Chapter 15: Mechanical Waves

The fundamental wave types include transverse waves where particle motion occurs perpendicular to wave direction, longitudinal waves where particles oscillate parallel to propagation direction, and surface waves that combine both motions. Mathematical wave functions describe periodic wave behavior using parameters such as amplitude, wavelength, frequency, and wave speed, with sinusoidal waves following the relationship v = λf and satisfying the general wave equation. Wave speed depends critically on medium properties, exemplified by waves on strings where velocity equals the square root of tension divided by linear mass density. Energy transport represents a crucial wave property, with average power proportional to the square of both frequency and amplitude, while three-dimensional wave propagation follows inverse-square intensity relationships.
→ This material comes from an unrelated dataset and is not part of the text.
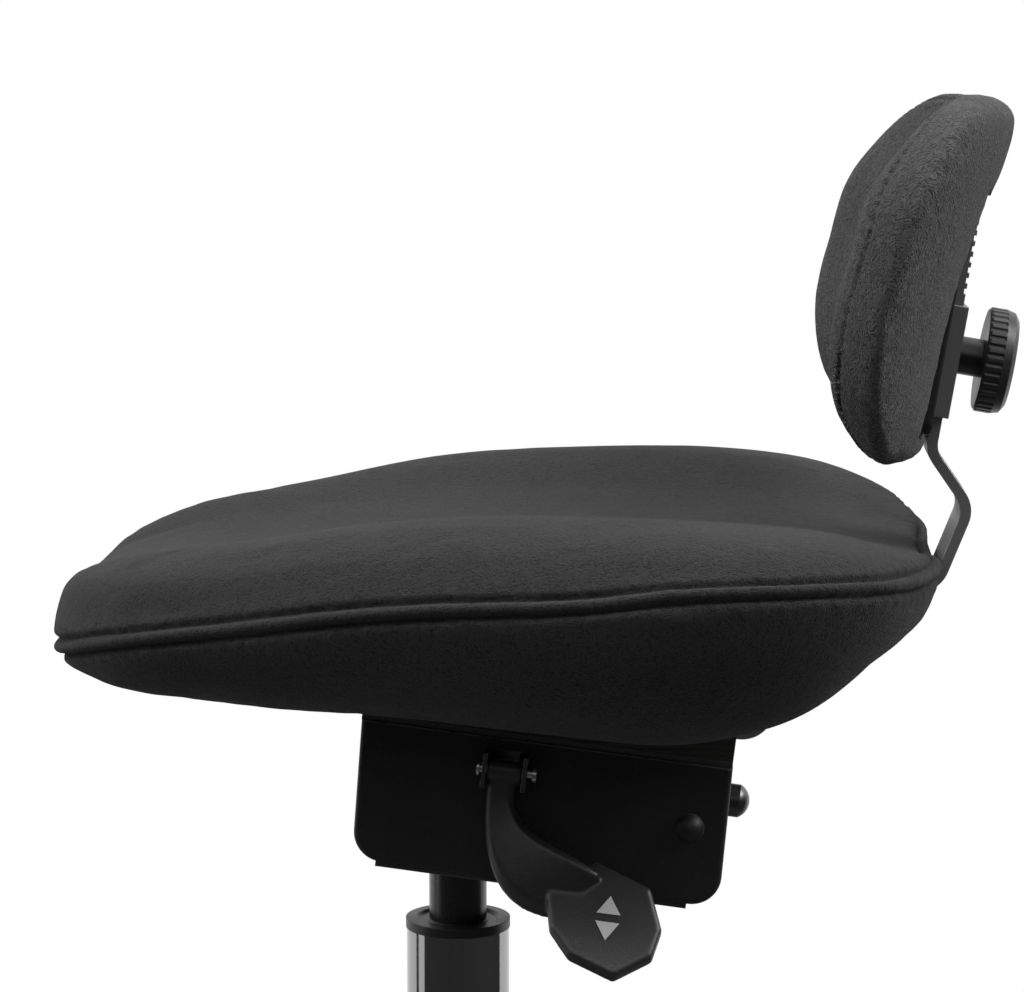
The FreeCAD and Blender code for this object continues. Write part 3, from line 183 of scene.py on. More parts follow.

The superposition principle governs wave interactions, producing constructive interference when waves reinforce and destructive interference when waves cancel, with boundary conditions determining reflection characteristics at fixed or free endpoints. Standing wave patterns emerge from interference between incident and reflected waves, creating stationary nodes and antinodes with specific spatial distributions. For strings fixed at both ends, resonant frequencies form harmonic series where the fundamental frequency and overtones depend on string length, tension, and mass density, providing the physical foundation for musical instrument design and acoustic phenomena.